-- BEGIN COLLECTED DATA --

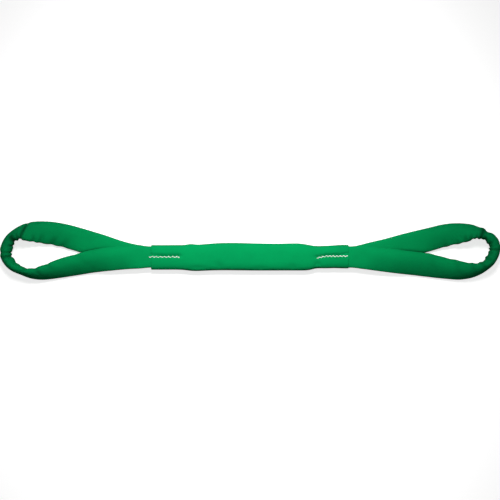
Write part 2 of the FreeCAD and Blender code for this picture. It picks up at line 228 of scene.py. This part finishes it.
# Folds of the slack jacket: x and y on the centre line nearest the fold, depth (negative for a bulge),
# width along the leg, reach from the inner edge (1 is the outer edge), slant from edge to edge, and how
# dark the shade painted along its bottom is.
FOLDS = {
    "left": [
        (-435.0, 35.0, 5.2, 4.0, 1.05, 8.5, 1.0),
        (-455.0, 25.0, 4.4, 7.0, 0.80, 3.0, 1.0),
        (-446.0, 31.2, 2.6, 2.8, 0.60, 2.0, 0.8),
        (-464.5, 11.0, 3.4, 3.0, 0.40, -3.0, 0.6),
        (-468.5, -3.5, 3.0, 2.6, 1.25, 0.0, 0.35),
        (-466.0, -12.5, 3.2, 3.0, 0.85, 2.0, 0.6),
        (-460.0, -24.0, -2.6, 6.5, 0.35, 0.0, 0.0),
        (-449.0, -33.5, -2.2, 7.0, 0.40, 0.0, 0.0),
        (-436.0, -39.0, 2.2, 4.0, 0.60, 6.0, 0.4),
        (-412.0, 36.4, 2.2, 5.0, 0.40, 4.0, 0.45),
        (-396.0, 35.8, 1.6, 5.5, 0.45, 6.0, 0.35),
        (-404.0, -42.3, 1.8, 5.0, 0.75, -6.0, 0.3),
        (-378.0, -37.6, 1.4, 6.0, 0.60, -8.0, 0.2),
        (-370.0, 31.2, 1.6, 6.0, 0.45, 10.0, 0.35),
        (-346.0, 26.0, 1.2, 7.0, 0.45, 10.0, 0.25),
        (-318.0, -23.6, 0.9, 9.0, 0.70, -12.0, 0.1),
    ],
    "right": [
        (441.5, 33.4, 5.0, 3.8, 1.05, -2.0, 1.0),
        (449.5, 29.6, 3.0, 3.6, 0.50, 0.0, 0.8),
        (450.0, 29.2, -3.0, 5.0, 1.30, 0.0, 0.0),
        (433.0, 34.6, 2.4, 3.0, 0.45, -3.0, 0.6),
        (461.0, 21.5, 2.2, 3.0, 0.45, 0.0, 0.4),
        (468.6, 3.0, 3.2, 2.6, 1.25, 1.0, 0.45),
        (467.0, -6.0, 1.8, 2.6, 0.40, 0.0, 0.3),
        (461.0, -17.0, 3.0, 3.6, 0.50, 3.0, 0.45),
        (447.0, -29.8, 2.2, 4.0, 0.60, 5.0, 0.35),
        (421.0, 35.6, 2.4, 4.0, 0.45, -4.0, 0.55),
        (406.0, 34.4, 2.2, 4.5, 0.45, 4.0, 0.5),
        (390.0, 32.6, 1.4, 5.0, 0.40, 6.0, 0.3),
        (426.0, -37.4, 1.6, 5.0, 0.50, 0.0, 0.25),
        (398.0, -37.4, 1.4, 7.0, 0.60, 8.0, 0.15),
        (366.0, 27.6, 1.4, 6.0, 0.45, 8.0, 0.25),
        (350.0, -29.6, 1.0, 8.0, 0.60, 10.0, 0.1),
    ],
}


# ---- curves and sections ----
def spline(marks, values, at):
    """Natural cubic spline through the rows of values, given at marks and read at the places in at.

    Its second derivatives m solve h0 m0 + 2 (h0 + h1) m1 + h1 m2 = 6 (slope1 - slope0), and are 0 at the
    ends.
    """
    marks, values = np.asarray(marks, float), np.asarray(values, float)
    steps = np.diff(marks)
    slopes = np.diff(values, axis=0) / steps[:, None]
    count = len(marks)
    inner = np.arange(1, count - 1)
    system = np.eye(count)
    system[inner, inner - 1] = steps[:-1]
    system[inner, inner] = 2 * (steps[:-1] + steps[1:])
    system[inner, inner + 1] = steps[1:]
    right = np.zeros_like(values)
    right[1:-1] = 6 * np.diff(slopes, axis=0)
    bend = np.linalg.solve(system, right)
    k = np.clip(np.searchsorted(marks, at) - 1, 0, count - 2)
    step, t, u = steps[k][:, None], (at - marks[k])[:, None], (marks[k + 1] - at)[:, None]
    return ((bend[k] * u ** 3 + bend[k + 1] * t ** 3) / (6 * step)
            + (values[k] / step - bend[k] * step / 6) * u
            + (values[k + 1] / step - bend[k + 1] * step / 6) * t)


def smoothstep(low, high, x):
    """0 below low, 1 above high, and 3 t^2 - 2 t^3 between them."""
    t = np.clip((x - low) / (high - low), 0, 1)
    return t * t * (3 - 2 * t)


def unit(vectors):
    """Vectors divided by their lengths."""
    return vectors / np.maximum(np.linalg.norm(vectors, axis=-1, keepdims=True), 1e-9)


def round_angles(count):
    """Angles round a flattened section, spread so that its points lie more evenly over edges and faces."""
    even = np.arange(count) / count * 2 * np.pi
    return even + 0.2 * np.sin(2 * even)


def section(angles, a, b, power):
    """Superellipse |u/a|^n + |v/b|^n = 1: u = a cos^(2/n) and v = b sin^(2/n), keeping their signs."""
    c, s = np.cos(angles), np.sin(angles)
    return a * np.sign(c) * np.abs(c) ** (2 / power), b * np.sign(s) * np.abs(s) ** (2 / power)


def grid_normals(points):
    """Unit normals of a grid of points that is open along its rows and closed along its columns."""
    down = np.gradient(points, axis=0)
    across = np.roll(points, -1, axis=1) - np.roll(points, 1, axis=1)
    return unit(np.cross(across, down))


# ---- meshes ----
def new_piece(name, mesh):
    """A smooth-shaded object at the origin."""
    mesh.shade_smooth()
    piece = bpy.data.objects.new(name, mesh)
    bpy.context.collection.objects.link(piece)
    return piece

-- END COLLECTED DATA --

EXERCISE TASK: Using the listing above, reproduce each line without omission.

CORRECT OUTPUT:
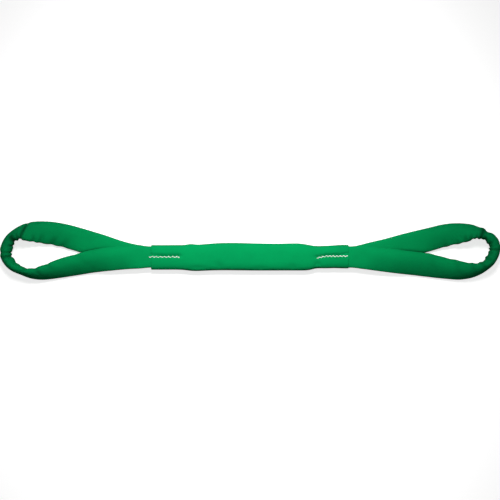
Write part 2 of the FreeCAD and Blender code for this picture. It picks up at line 228 of scene.py. This part finishes it.
# Folds of the slack jacket: x and y on the centre line nearest the fold, depth (negative for a bulge),
# width along the leg, reach from the inner edge (1 is the outer edge), slant from edge to edge, and how
# dark the shade painted along its bottom is.
FOLDS = {
    "left": [
        (-435.0, 35.0, 5.2, 4.0, 1.05, 8.5, 1.0),
        (-455.0, 25.0, 4.4, 7.0, 0.80, 3.0, 1.0),
        (-446.0, 31.2, 2.6, 2.8, 0.60, 2.0, 0.8),
        (-464.5, 11.0, 3.4, 3.0, 0.40, -3.0, 0.6),
        (-468.5, -3.5, 3.0, 2.6, 1.25, 0.0, 0.35),
        (-466.0, -12.5, 3.2, 3.0, 0.85, 2.0, 0.6),
        (-460.0, -24.0, -2.6, 6.5, 0.35, 0.0, 0.0),
        (-449.0, -33.5, -2.2, 7.0, 0.40, 0.0, 0.0),
        (-436.0, -39.0, 2.2, 4.0, 0.60, 6.0, 0.4),
        (-412.0, 36.4, 2.2, 5.0, 0.40, 4.0, 0.45),
        (-396.0, 35.8, 1.6, 5.5, 0.45, 6.0, 0.35),
        (-404.0, -42.3, 1.8, 5.0, 0.75, -6.0, 0.3),
        (-378.0, -37.6, 1.4, 6.0, 0.60, -8.0, 0.2),
        (-370.0, 31.2, 1.6, 6.0, 0.45, 10.0, 0.35),
        (-346.0, 26.0, 1.2, 7.0, 0.45, 10.0, 0.25),
        (-318.0, -23.6, 0.9, 9.0, 0.70, -12.0, 0.1),
    ],
    "right": [
        (441.5, 33.4, 5.0, 3.8, 1.05, -2.0, 1.0),
        (449.5, 29.6, 3.0, 3.6, 0.50, 0.0, 0.8),
        (450.0, 29.2, -3.0, 5.0, 1.30, 0.0, 0.0),
        (433.0, 34.6, 2.4, 3.0, 0.45, -3.0, 0.6),
        (461.0, 21.5, 2.2, 3.0, 0.45, 0.0, 0.4),
        (468.6, 3.0, 3.2, 2.6, 1.25, 1.0, 0.45),
        (467.0, -6.0, 1.8, 2.6, 0.40, 0.0, 0.3),
        (461.0, -17.0, 3.0, 3.6, 0.50, 3.0, 0.45),
        (447.0, -29.8, 2.2, 4.0, 0.60, 5.0, 0.35),
        (421.0, 35.6, 2.4, 4.0, 0.45, -4.0, 0.55),
        (406.0, 34.4, 2.2, 4.5, 0.45, 4.0, 0.5),
        (390.0, 32.6, 1.4, 5.0, 0.40, 6.0, 0.3),
        (426.0, -37.4, 1.6, 5.0, 0.50, 0.0, 0.25),
        (398.0, -37.4, 1.4, 7.0, 0.60, 8.0, 0.15),
        (366.0, 27.6, 1.4, 6.0, 0.45, 8.0, 0.25),
        (350.0, -29.6, 1.0, 8.0, 0.60, 10.0, 0.1),
    ],
}


# ---- curves and sections ----
def spline(marks, values, at):
    """Natural cubic spline through the rows of values, given at marks and read at the places in at.

    Its second derivatives m solve h0 m0 + 2 (h0 + h1) m1 + h1 m2 = 6 (slope1 - slope0), and are 0 at the
    ends.
    """
    marks, values = np.asarray(marks, float), np.asarray(values, float)
    steps = np.diff(marks)
    slopes = np.diff(values, axis=0) / steps[:, None]
    count = len(marks)
    inner = np.arange(1, count - 1)
    system = np.eye(count)
    system[inner, inner - 1] = steps[:-1]
    system[inner, inner] = 2 * (steps[:-1] + steps[1:])
    system[inner, inner + 1] = steps[1:]
    right = np.zeros_like(values)
    right[1:-1] = 6 * np.diff(slopes, axis=0)
    bend = np.linalg.solve(system, right)
    k = np.clip(np.searchsorted(marks, at) - 1, 0, count - 2)
    step, t, u = steps[k][:, None], (at - marks[k])[:, None], (marks[k + 1] - at)[:, None]
    return ((bend[k] * u ** 3 + bend[k + 1] * t ** 3) / (6 * step)
            + (values[k] / step - bend[k] * step / 6) * u
            + (values[k + 1] / step - bend[k + 1] * step / 6) * t)


def smoothstep(low, high, x):
    """0 below low, 1 above high, and 3 t^2 - 2 t^3 between them."""
    t = np.clip((x - low) / (high - low), 0, 1)
    return t * t * (3 - 2 * t)


def unit(vectors):
    """Vectors divided by their lengths."""
    return vectors / np.maximum(np.linalg.norm(vectors, axis=-1, keepdims=True), 1e-9)


def round_angles(count):
    """Angles round a flattened section, spread so that its points lie more evenly over edges and faces."""
    even = np.arange(count) / count * 2 * np.pi
    return even + 0.2 * np.sin(2 * even)


def section(angles, a, b, power):
    """Superellipse |u/a|^n + |v/b|^n = 1: u = a cos^(2/n) and v = b sin^(2/n), keeping their signs."""
    c, s = np.cos(angles), np.sin(angles)
    return a * np.sign(c) * np.abs(c) ** (2 / power), b * np.sign(s) * np.abs(s) ** (2 / power)


def grid_normals(points):
    """Unit normals of a grid of points that is open along its rows and closed along its columns."""
    down = np.gradient(points, axis=0)
    across = np.roll(points, -1, axis=1) - np.roll(points, 1, axis=1)
    return unit(np.cross(across, down))


# ---- meshes ----
def new_piece(name, mesh):
    """A smooth-shaded object at the origin."""
    mesh.shade_smooth()
    piece = bpy.data.objects.new(name, mesh)
    bpy.context.collection.objects.link(piece)
    return piece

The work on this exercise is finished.